LISTED ENTRIES:

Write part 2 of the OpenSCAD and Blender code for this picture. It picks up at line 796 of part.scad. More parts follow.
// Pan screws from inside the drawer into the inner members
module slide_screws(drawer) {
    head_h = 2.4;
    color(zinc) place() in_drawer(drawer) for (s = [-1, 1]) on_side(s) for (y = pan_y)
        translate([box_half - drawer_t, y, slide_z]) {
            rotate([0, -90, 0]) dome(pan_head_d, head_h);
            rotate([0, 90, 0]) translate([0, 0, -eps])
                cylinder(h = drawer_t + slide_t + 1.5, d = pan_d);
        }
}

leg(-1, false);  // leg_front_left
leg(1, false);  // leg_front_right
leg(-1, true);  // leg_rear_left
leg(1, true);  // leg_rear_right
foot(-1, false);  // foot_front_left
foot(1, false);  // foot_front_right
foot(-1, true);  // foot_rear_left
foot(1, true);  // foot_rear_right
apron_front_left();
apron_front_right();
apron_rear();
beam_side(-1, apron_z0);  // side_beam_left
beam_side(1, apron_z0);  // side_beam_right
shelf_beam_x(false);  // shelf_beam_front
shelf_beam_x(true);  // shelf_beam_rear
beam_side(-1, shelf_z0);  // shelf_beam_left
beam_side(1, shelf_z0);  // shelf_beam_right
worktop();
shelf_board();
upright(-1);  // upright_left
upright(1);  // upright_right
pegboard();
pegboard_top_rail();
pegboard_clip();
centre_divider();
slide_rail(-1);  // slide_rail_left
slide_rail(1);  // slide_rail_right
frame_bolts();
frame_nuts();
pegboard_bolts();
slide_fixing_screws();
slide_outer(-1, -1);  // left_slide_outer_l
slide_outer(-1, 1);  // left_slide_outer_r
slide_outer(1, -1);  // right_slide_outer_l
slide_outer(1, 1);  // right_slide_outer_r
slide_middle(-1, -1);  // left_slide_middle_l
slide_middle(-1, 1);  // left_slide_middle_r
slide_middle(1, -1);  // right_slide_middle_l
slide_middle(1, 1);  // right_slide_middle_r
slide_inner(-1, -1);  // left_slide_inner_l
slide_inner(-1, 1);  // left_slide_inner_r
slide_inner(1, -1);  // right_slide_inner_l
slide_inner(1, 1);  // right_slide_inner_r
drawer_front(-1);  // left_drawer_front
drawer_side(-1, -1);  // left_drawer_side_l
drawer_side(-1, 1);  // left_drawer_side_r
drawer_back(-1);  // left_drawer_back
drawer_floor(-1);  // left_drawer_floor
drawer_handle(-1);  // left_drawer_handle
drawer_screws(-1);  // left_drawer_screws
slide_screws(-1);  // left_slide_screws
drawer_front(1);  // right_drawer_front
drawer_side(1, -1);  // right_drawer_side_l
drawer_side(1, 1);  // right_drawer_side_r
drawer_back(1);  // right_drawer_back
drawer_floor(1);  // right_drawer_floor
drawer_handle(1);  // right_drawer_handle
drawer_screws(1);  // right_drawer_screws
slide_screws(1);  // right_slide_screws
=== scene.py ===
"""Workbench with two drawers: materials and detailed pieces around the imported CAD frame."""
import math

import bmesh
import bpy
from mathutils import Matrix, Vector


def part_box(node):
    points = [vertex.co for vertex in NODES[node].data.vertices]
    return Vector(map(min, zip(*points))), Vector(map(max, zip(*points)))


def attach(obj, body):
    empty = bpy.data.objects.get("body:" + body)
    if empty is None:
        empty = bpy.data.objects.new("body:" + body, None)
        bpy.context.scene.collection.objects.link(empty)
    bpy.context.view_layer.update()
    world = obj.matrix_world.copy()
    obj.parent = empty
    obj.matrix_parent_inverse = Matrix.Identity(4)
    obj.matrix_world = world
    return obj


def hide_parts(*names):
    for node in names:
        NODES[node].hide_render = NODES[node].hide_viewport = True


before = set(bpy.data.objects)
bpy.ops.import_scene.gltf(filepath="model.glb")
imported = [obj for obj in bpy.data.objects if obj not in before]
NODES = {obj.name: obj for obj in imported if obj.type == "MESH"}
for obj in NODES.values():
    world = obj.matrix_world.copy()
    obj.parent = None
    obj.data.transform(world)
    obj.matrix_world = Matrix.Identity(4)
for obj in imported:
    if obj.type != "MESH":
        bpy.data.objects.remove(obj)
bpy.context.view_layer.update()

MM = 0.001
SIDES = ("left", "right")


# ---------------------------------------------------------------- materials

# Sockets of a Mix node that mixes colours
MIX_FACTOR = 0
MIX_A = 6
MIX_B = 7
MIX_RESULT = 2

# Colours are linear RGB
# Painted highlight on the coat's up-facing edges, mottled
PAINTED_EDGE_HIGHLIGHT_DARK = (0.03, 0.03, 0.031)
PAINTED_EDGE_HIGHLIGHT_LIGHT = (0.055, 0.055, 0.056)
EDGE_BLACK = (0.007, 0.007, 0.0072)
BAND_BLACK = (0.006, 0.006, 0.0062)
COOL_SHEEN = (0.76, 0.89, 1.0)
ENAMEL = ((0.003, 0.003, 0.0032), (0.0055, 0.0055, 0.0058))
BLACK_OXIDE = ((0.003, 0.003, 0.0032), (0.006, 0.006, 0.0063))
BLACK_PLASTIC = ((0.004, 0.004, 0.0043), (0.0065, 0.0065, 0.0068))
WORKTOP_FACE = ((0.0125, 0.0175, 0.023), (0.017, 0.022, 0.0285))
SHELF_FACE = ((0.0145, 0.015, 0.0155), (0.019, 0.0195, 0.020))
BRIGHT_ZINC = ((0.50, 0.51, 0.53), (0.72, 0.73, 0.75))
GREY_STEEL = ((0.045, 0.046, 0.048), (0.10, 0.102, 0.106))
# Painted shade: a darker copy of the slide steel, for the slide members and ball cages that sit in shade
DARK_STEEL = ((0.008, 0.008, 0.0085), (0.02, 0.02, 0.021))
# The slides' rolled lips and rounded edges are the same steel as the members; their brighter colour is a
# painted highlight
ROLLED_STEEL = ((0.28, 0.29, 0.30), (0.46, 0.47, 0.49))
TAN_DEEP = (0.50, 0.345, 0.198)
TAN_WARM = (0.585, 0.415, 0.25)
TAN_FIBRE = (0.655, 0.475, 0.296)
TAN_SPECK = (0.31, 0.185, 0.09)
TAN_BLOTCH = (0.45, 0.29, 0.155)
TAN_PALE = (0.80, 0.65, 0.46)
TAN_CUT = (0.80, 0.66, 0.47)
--
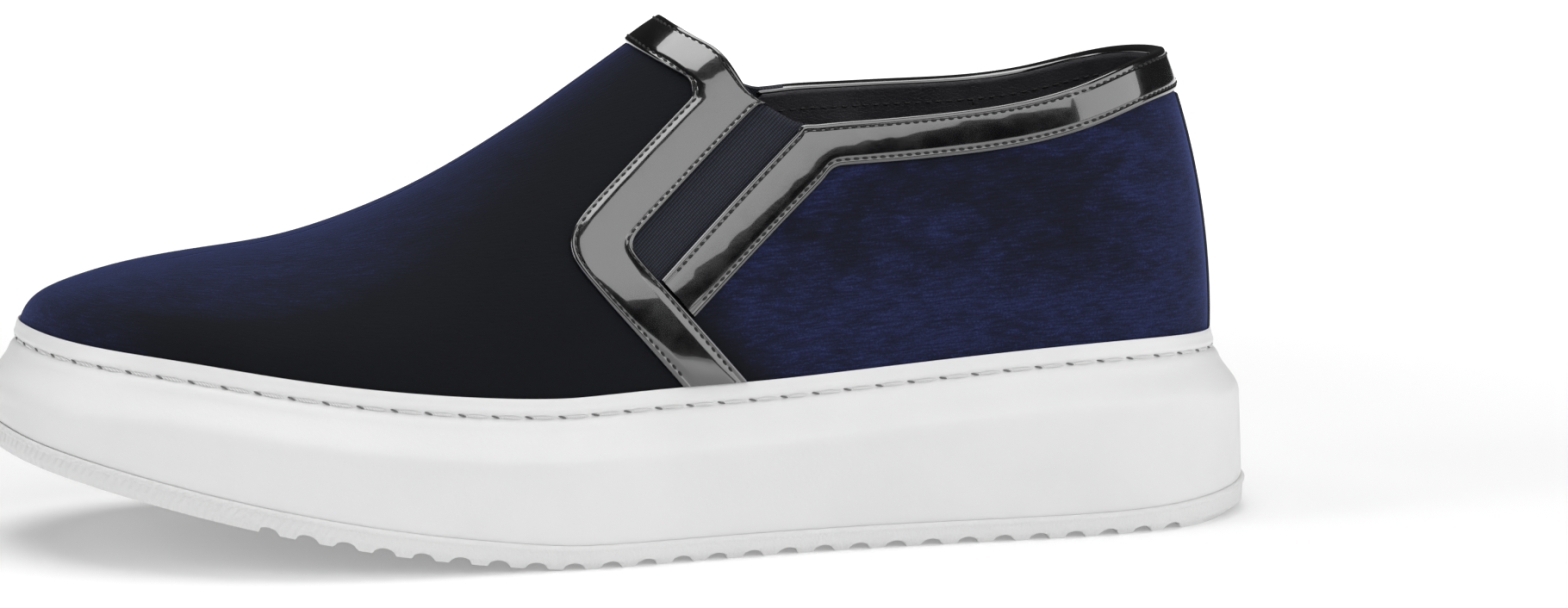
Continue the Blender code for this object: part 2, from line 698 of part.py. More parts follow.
* * *
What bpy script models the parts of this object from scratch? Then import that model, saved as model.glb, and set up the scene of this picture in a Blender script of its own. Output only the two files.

STATED PROBLEM: Locate all lines in the listing above with the word "empty" and copy them.

SOLUTION TO THIS EXERCISE:
    empty = bpy.data.objects.get("body:" + body)
    if empty is None:
        empty = bpy.data.objects.new("body:" + body, None)
        bpy.context.scene.collection.objects.link(empty)
    obj.parent = empty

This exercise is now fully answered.